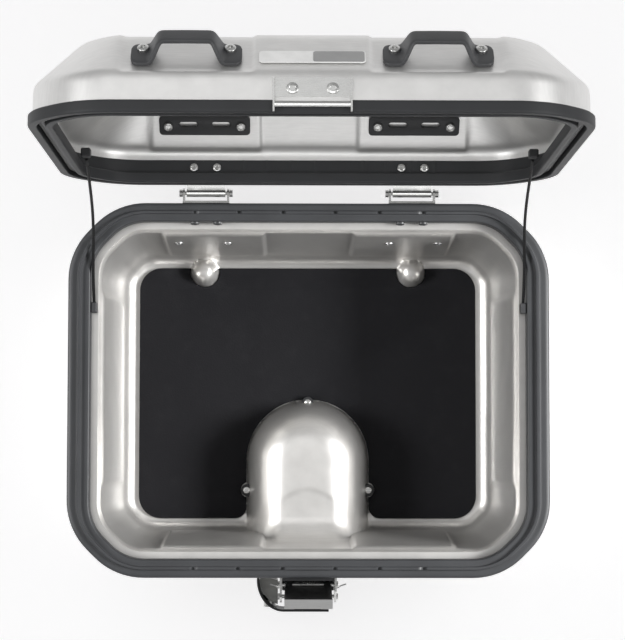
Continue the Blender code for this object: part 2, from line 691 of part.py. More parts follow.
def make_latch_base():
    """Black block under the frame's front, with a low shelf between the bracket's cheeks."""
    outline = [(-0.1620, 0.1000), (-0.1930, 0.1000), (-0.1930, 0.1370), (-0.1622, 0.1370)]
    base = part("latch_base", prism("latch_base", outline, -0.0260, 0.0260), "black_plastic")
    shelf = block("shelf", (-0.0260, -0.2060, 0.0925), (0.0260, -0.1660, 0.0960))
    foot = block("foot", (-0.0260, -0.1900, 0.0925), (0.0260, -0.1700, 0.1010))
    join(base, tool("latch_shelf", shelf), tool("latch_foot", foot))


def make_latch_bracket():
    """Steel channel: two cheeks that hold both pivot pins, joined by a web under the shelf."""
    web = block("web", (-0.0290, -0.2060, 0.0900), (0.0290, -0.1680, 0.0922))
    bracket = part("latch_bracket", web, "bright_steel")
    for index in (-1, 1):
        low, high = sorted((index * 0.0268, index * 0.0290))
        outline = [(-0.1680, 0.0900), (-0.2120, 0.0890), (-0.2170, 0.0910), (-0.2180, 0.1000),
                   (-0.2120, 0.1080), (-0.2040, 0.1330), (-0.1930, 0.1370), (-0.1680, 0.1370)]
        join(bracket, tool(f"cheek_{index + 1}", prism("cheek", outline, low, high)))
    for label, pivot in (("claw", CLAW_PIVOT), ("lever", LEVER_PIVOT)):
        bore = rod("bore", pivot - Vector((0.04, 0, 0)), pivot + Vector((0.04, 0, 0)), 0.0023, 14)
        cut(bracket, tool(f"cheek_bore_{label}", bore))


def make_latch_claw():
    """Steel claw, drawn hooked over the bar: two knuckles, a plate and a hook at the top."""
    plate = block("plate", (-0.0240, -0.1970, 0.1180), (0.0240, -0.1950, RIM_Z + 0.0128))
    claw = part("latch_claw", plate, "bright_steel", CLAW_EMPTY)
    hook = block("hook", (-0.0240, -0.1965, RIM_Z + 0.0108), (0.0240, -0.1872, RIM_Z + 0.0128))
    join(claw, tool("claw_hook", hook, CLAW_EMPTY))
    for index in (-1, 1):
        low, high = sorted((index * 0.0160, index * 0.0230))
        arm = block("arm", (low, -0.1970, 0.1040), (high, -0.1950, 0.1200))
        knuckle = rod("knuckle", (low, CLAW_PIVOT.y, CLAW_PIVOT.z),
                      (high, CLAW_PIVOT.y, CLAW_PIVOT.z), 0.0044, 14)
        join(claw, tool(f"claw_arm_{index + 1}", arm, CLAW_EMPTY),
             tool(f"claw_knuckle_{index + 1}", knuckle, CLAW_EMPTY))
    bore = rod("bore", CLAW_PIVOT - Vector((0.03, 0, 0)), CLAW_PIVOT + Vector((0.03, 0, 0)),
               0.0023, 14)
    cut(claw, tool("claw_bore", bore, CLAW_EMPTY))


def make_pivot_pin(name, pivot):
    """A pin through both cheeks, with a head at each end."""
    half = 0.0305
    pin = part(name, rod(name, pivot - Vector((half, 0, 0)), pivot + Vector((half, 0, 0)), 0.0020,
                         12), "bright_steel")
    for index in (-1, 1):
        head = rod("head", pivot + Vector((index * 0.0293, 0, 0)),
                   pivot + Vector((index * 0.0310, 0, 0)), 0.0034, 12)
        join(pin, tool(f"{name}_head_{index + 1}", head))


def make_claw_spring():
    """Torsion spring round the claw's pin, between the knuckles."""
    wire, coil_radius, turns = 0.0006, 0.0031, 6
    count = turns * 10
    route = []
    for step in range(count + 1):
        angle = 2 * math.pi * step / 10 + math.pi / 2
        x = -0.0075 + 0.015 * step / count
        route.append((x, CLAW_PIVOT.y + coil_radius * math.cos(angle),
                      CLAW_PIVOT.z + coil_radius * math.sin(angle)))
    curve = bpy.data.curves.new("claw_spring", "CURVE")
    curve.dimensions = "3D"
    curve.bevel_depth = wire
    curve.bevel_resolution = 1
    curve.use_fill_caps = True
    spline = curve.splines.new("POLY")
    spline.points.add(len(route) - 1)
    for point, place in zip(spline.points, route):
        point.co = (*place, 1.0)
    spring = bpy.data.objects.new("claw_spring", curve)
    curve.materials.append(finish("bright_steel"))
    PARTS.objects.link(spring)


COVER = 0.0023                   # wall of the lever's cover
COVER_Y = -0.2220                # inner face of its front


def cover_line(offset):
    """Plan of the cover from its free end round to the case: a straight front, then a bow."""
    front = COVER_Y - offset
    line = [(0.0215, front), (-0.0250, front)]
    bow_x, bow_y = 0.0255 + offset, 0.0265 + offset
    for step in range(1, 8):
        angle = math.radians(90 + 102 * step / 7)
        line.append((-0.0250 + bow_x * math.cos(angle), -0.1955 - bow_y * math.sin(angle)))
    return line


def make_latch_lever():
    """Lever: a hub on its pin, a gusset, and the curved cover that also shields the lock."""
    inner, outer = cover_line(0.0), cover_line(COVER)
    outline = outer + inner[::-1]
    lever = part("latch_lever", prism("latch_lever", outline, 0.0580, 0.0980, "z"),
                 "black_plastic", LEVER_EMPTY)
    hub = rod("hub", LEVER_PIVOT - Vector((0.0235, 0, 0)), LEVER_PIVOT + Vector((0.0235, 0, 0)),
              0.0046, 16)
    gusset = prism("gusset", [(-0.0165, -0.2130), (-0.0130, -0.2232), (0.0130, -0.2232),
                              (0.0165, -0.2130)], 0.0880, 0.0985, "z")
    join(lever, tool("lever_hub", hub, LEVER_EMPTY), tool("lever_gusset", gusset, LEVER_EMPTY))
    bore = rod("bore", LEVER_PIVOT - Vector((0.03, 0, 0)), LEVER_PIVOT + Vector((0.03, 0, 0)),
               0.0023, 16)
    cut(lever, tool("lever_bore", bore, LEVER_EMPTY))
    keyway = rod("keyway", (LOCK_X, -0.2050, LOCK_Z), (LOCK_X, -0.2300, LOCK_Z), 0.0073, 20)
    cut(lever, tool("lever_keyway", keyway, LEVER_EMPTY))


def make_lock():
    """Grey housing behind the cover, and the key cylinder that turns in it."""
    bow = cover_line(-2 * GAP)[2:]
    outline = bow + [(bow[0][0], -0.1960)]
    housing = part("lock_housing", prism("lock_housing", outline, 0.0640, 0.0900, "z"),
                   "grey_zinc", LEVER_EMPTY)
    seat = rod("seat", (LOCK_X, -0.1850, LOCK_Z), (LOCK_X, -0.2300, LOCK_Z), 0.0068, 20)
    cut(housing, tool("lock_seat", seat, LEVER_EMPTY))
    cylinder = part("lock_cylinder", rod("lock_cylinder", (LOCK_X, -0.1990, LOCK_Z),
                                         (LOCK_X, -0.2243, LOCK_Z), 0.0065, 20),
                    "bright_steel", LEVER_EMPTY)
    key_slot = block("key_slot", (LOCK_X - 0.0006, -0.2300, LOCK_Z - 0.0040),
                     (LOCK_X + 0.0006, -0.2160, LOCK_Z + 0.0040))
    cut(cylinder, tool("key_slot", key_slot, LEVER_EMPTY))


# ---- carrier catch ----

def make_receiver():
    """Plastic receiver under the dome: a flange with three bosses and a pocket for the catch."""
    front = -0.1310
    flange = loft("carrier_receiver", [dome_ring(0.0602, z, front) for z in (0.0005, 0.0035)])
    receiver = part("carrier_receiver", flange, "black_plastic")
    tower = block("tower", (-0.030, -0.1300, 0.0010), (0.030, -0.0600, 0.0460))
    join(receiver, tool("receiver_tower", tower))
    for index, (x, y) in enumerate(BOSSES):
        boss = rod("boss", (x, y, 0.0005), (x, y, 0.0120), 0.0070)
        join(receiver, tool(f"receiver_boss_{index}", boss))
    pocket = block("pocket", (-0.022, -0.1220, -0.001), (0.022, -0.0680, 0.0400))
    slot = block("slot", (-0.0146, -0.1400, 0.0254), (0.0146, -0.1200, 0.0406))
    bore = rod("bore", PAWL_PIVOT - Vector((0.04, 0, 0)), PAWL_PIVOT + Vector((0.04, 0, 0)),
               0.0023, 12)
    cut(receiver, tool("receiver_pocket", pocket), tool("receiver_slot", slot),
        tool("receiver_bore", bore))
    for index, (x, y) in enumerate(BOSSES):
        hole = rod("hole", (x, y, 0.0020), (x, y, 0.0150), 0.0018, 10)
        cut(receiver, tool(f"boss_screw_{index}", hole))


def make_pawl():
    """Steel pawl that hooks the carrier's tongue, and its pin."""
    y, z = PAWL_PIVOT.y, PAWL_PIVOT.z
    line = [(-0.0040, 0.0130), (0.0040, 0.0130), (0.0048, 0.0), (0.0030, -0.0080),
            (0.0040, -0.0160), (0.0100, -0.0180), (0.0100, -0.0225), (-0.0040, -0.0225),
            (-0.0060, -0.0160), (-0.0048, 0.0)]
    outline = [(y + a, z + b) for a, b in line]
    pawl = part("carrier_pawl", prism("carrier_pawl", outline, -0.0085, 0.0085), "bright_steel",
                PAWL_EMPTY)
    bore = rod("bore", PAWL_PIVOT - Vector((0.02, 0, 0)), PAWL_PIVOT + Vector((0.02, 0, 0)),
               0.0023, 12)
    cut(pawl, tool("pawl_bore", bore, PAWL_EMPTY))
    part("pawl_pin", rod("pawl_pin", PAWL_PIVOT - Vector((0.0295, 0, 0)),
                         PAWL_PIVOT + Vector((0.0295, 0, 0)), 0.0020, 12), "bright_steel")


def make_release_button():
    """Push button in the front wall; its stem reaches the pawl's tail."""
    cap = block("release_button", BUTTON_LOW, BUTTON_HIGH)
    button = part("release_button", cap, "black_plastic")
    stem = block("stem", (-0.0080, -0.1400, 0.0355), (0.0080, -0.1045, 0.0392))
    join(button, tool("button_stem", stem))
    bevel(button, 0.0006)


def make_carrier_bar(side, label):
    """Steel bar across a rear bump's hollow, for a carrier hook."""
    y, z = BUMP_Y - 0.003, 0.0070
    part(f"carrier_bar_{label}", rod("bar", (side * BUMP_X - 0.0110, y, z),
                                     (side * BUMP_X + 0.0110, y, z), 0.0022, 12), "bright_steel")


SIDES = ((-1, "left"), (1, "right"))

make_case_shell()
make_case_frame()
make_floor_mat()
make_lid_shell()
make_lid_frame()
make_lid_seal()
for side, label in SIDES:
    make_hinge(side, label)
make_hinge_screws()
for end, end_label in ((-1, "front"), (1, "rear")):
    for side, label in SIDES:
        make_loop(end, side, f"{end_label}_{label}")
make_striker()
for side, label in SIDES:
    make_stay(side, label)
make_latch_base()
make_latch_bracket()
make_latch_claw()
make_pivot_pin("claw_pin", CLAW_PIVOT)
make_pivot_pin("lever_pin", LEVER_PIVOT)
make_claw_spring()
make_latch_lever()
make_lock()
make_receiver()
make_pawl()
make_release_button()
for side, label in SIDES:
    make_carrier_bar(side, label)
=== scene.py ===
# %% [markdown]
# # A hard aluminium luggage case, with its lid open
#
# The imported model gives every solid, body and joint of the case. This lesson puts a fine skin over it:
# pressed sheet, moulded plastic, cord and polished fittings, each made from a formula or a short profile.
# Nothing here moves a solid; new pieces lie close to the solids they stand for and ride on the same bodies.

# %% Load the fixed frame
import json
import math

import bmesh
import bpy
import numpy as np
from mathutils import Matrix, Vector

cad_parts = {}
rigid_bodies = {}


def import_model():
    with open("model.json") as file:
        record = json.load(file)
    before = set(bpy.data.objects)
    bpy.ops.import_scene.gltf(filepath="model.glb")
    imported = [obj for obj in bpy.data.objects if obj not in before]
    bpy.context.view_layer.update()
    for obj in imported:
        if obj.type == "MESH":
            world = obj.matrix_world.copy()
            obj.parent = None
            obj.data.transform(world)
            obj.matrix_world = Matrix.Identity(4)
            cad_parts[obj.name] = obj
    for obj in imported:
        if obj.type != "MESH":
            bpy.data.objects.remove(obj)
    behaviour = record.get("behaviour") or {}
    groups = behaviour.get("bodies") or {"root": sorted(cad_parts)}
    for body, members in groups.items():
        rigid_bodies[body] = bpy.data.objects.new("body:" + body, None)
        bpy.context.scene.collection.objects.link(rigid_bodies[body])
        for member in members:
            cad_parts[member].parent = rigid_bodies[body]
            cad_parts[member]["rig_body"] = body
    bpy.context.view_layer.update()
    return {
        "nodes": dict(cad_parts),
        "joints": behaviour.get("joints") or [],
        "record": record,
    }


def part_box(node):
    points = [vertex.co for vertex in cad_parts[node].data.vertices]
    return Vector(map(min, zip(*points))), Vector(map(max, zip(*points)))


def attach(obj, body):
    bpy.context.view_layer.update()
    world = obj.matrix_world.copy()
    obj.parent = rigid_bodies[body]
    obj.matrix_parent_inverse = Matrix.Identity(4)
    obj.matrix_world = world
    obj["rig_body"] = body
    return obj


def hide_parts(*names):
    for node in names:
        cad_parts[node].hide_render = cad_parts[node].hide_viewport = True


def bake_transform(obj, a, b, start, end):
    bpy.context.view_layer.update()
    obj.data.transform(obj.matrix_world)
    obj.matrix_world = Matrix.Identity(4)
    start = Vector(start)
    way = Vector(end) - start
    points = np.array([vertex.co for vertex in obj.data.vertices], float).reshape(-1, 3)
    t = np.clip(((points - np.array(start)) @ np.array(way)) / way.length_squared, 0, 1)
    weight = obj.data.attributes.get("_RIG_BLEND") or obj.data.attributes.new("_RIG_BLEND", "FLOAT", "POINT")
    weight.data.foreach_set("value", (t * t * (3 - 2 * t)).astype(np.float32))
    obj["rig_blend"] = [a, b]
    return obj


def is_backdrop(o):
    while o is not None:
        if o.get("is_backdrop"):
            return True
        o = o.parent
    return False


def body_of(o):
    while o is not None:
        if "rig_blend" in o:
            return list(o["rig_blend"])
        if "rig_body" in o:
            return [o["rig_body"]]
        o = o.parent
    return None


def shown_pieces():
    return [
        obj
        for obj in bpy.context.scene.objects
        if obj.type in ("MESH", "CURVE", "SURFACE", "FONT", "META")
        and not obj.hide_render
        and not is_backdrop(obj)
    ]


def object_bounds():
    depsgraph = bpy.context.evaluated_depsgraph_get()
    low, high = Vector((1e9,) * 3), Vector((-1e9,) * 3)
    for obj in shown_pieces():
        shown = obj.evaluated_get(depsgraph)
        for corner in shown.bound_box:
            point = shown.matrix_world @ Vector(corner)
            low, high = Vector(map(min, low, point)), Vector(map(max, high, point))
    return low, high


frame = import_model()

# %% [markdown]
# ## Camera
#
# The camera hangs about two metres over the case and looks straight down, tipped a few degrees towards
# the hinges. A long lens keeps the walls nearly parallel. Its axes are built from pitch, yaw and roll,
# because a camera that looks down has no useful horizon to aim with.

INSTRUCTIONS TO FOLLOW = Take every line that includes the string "imported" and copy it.

THE ANSWER =
# The imported model gives every solid, body and joint of the case. This lesson puts a fine skin over it:
    imported = [obj for obj in bpy.data.objects if obj not in before]
    for obj in imported:
    for obj in imported:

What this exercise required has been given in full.